Working data
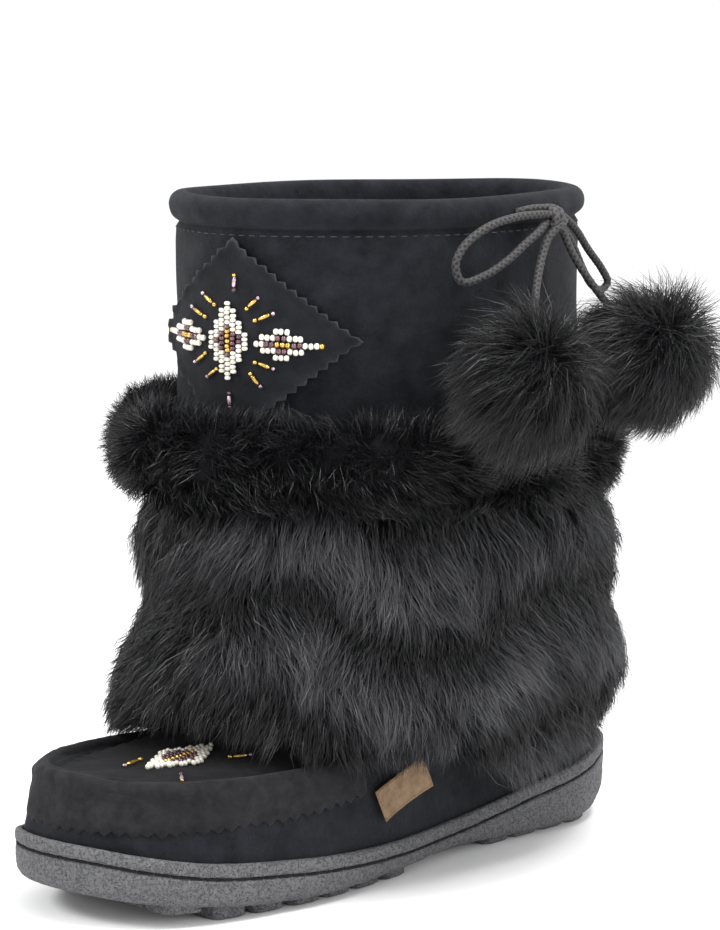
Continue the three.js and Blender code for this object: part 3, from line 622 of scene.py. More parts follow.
def make_lugs():
    """Tread blocks: a rounded square taken down through inset rings, stretched from the middle line to the
    sole's edge."""
    turn = np.linspace(0, 2 * np.pi, 40, endpoint=False)
    square = np.stack([np.cos(turn), np.sin(turn)], 1)
    square = square / (np.abs(square) ** 7).sum(1, keepdims=True) ** (1 / 7)
    last = 240
    starts = [24 + LUG["pitch"] * row for row in range(4)]
    starts += [140 + LUG["pitch"] * row for row in range(6)] + [last]
    groups = []
    for s in starts:
        for side, sign in ((2, 1), (1, -1)):
            low = base(last) - 2.6 if s == last else 0
            top = max(base(s), base(s + LUG["length"])) + 1.5
            rings = []
            section = ((0, top), (0, low + 1.2), (0.06, low + 0.4), (0.14, low), (0.6, low), (0.999, low))
            for shrink, z in section:
                a, b = (1 + square.T * (1 - shrink)) / 2
                place = s + b * LUG["length"]
                middle = sign * 4 - 2
                edge = column(OUTLINE, place, side) - sign * LUG["inset"]
                rings.append(np.stack([middle + a * (edge - middle), HEEL_BACK - place, 0 * a + z], 1))
            groups.append(np.array(rings))
    grid = np.array(groups)
    each = grid.shape[1] * grid.shape[2]
    blocks = [cells(*grid.shape[1:3], wrap_columns=True, start=i * each) for i in range(len(grid))]
    # Every second block is mirrored across the middle line, so its faces are turned over.
    blocks[1::2] = [block[:, ::-1] for block in blocks[1::2]]
    made = piece("tread_lugs", grid, [np.concatenate(blocks)], CREPE, closed=False)
    return stands_for(made, "crepe_rubber")


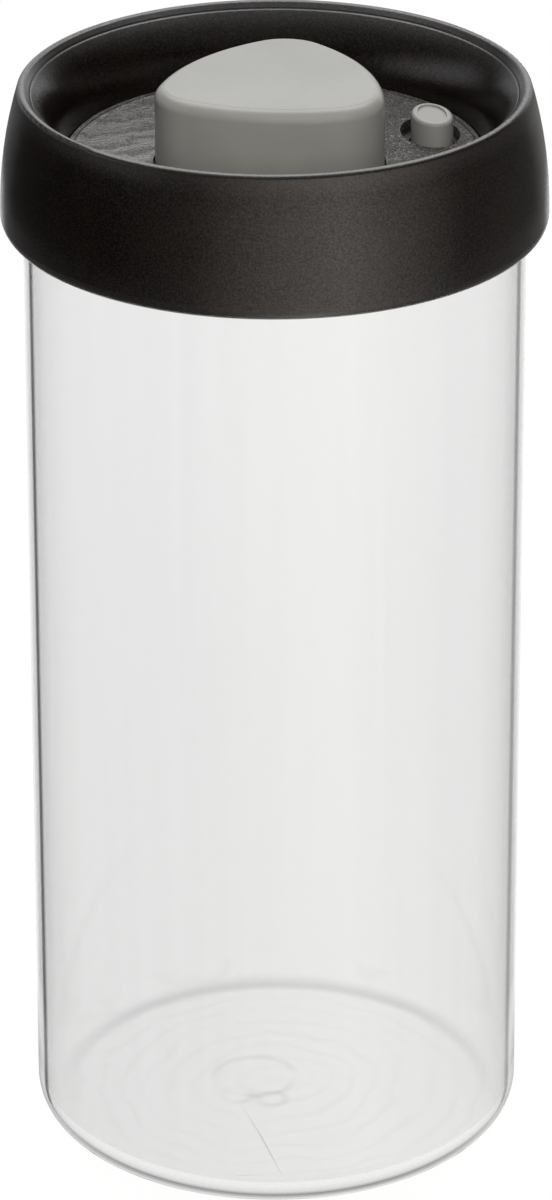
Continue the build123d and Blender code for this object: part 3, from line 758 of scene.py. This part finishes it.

Stated goal
Please restate the data word for word, every record included.

Task answer
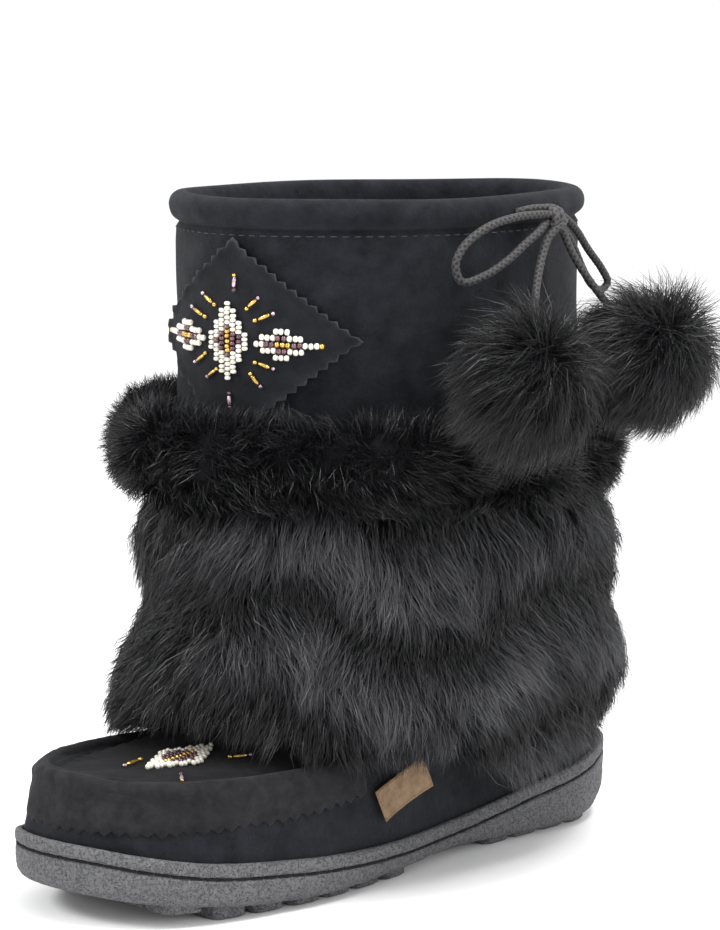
Continue the three.js and Blender code for this object: part 3, from line 622 of scene.py. More parts follow.
def make_lugs():
    """Tread blocks: a rounded square taken down through inset rings, stretched from the middle line to the
    sole's edge."""
    turn = np.linspace(0, 2 * np.pi, 40, endpoint=False)
    square = np.stack([np.cos(turn), np.sin(turn)], 1)
    square = square / (np.abs(square) ** 7).sum(1, keepdims=True) ** (1 / 7)
    last = 240
    starts = [24 + LUG["pitch"] * row for row in range(4)]
    starts += [140 + LUG["pitch"] * row for row in range(6)] + [last]
    groups = []
    for s in starts:
        for side, sign in ((2, 1), (1, -1)):
            low = base(last) - 2.6 if s == last else 0
            top = max(base(s), base(s + LUG["length"])) + 1.5
            rings = []
            section = ((0, top), (0, low + 1.2), (0.06, low + 0.4), (0.14, low), (0.6, low), (0.999, low))
            for shrink, z in section:
                a, b = (1 + square.T * (1 - shrink)) / 2
                place = s + b * LUG["length"]
                middle = sign * 4 - 2
                edge = column(OUTLINE, place, side) - sign * LUG["inset"]
                rings.append(np.stack([middle + a * (edge - middle), HEEL_BACK - place, 0 * a + z], 1))
            groups.append(np.array(rings))
    grid = np.array(groups)
    each = grid.shape[1] * grid.shape[2]
    blocks = [cells(*grid.shape[1:3], wrap_columns=True, start=i * each) for i in range(len(grid))]
    # Every second block is mirrored across the middle line, so its faces are turned over.
    blocks[1::2] = [block[:, ::-1] for block in blocks[1::2]]
    made = piece("tread_lugs", grid, [np.concatenate(blocks)], CREPE, closed=False)
    return stands_for(made, "crepe_rubber")


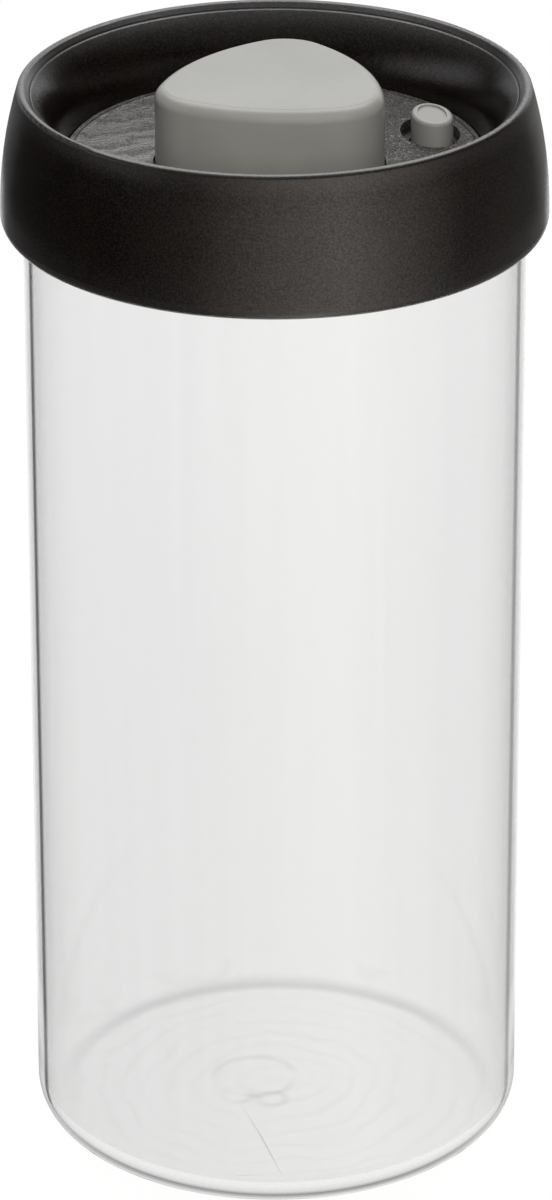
Continue the build123d and Blender code for this object: part 3, from line 758 of scene.py. This part finishes it.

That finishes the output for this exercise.